Un constat corroboré par la multiplication des acteurs au cours de la dernière décennie. Ont successivement pris pied sur ce marché des assureurs (Axa, Groupama, SwissLife, Allianz, Generali…), des spécialistes de la gestion financière (Carmignac, la Financière de l’Echiquier, Oddo…) et, plus récemment, des conseillers indépendants en gestion de patrimoine (Cyrus Conseil, Primonial…). Malgré leurs ambitions, ces nouveaux venus n’ont pas réussi à bousculer la hiérarchie d’un secteur dominé par les six banques privées adossées à un réseau d’agences (BNP Paribas WM, LCL Banque privée, Crédit agricole Indosuez, Société générale Private Banking, Banque privée 1818 et Crédit mutuel banque privée) et par les indépendants « historiques » : Edmond de Rothschild Asset Management (Edram), Lazard Frères, Neuflize OBC…).

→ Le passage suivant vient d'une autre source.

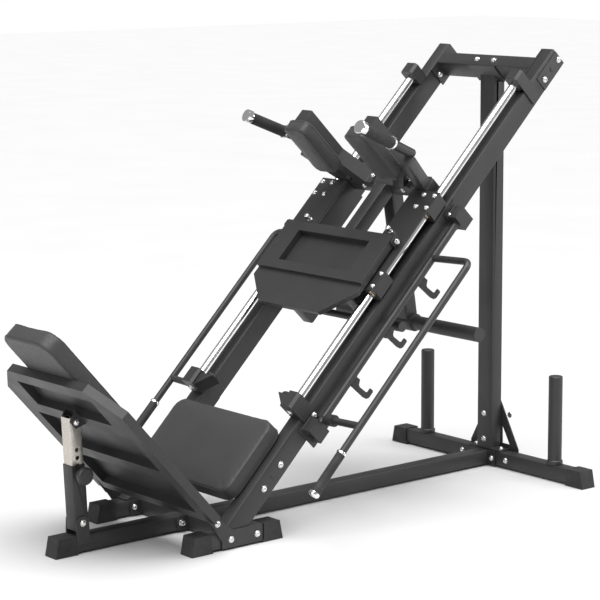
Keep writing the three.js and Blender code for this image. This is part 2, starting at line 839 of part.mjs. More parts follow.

RÉGLEMENTATION BANCAIRE EUROPÉENNE
Fort de leur nom prestigieux, ces derniers continuent de dominer le segment le plus haut de gamme, celui de la gestion de fortune, qui est aussi le plus lucratif. « Ils sont, en revanche, moins bien armés pour séduire la clientèle des chefs d’entreprise qui partiront à la retraite au cours de la prochaine décennie, un marché hautement stratégique, estime Eric Franc, directeur général de la Banque privée 1818. Le prestige et l’épaisseur de la moquette ne suffisent à séduire cette clientèle exigeante et bien informée qui attend des expertises pointues. » Quand aux filiales des spécialistes suisses (Credit Suisse, UBS…) ou américains (JPMorgan), la faiblesse de leur force de frappe commerciale freine leur développement.
Une situation qui, dans d’autres industries, aurait rapidement entraîné un mouvement de concentration. Mais dans la banque privée, les rapprochements sont rares. Car cette activité mobilise relativement peu de capitaux propres, alors que la réglementation bancaire européenne est devenue très exigeante sur ce point. Et, entre gens de bonne compagnie, les raids de flibustiers n’ont pas leur place. Reste qu’un nombre significatif d’acteurs n’ont pas la taille critique et devront s’adosser tôt ou tard à un groupe de plus grande envergure.